It’s been over two years since we were graced with a Pixar film in theatres. So, naturally, the anticipation and expectations for Pixar’s newest film, Inside Out, have been through the roof. Does Inside Out live up to Pixar’s stellar legacy? Let’s just cut to the chase: Yes. A million times yes.
Inside Out tells the story of an 11-year-old girl named Riley (Kaitlyn Dias), who enjoys a happy and peaceful upbringing in Minnesota where she plays hockey and spends time with her friends and parents. As a result, her memories – which are stored on the film’s second stage, her mind – are predominantly happy. Inside her mind, we meet Riley’s five dominant emotions who live in the brain’s control center: Joy (Amy Poehler), Sadness (Phyllis Smith), Anger (Lewis Black), Fear (Bill Hader), and Disgust (Mindy Kaling).
But, when Riley’s dad (Kyle MacLachlan) gets a job out of state, the family has to move to San Francisco. Riley tries to stay positive; however, the move catches up to her and she has an emotional breakdown in front of her new classmates. This embarrassing experience becomes a “core memory,” a memory that is one of the most important and essential to making up Riley’s personality. Up until this point, all of Riley’s core memories have been yellow (corresponding with Joy’s color), so the appearance of this sad blue memory upsets Joy, who wants to shelter Riley with only joyous memories.
Things continue to snowball when Sadness touches one of the core memories and gets sucked up with Joy into the long-term memory part of the brain. With Joy and Sadness gone, Anger, Fear, and Disgust take the reigns. Riley becomes a disconnected version of her former happy self and begins to lash out at her parents. Complete opposites and stranded together, Joy and Sadness must learn to work together to travel through Riley’s brain in order to restore her to her former self before it’s too late.

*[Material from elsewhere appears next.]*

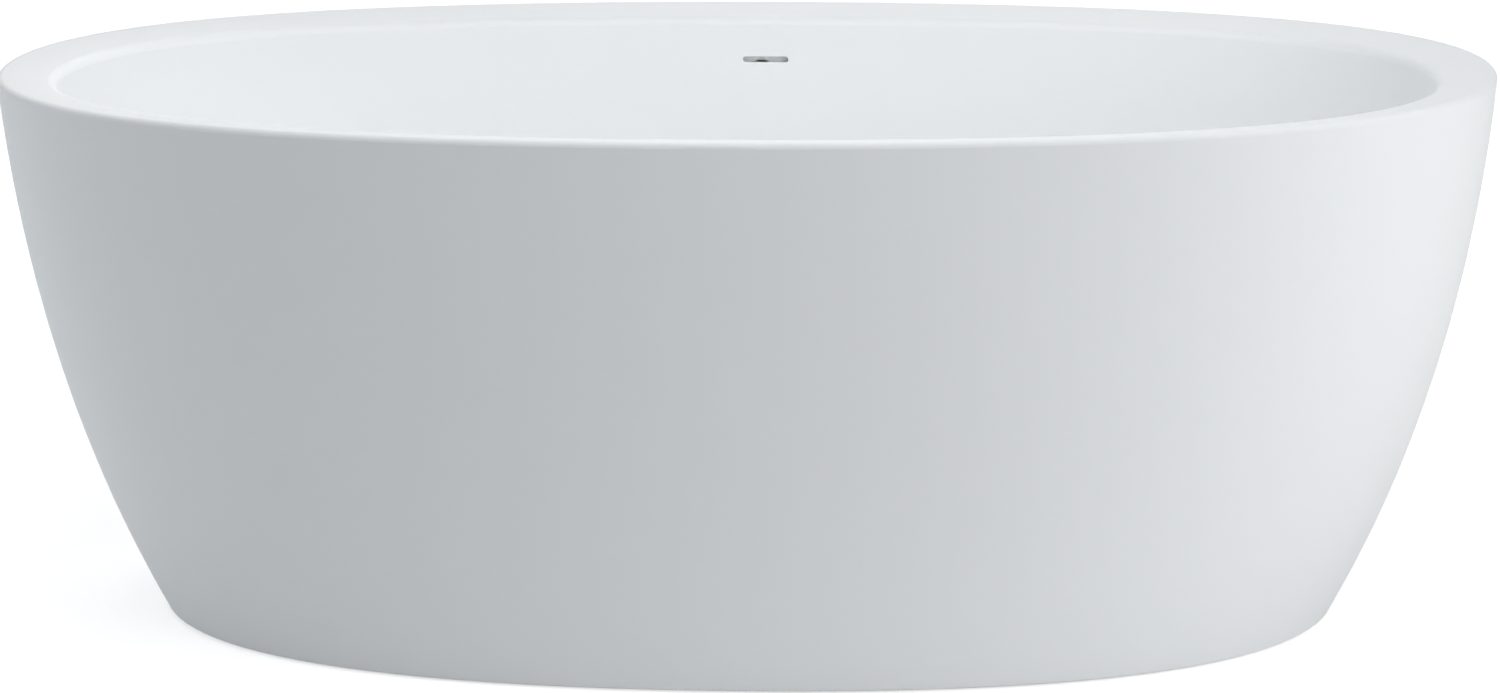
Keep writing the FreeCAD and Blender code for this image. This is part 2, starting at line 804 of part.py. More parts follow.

Inside Out is an absolute delight and is a true return to form for Pixar. The film’s concept is incredibly unique and original, which seems almost taboo nowadays from parent company Disney. The concept is expertly executed and delivers at every turn, which gives hope that Pixar may still yet be the original concept beacon shining bright in a sea of sequels, remakes, and repurposed ideas.
While on the surface the film is about Riley and her changes, more deeply it’s about her emotions, particularly Joy and Sadness. Joy is an absolute delight, despite her controlling disposition to be Riley’s dominant, if not only, emotion. Sadness is a sluggish, unconfident bump on a log, who is a thorn in Joy’s side. But, through the movie, Joy realizes the importance of all the emotions in Riley’s life, although they may be different than her and not her ideal.
Before your eyes, the viewer sees parts of Riley’s personality crumble away forever as she sinks into depression and fears that she will be stuck there forever. The film’s message is important and eye opening: the experiences we have in life have the ability to drastically change who we are, for better or for worse. The hope is that we can overcome and through the journey become a better person. Inside Out will be an especially important film for children and adolescents in that it will help them to better understand and process the rocky road of life.
Since Inside Out is about the brain, it provides the filmmakers ample pastures to have fun with the source material. We see concepts such as trains of thought, imaginary friends and boyfriends (a personal favorite), abstract thought, and the production of dreams. It also beautifully and cleverly depicts how our brains process and store information, memories, and thoughts over time. It makes sense that, in a film about our various emotions, the viewer doesn’t just experience one emotion and laugh the entire time; get ready for a true emotional roller coaster.
Director Pete Docter is not only able to expertly convey the complex theme of growing up and how our personality evolves during that process, but he’s also able to package it with a great story with hilarious moments, great dialogue, and a lot of heart.
Inside Out is Pixar’s most imaginative and inventive film to date, hands down. But, be warned, you will laugh, you will cry, and you will want to go back into the theatre to see it again and again.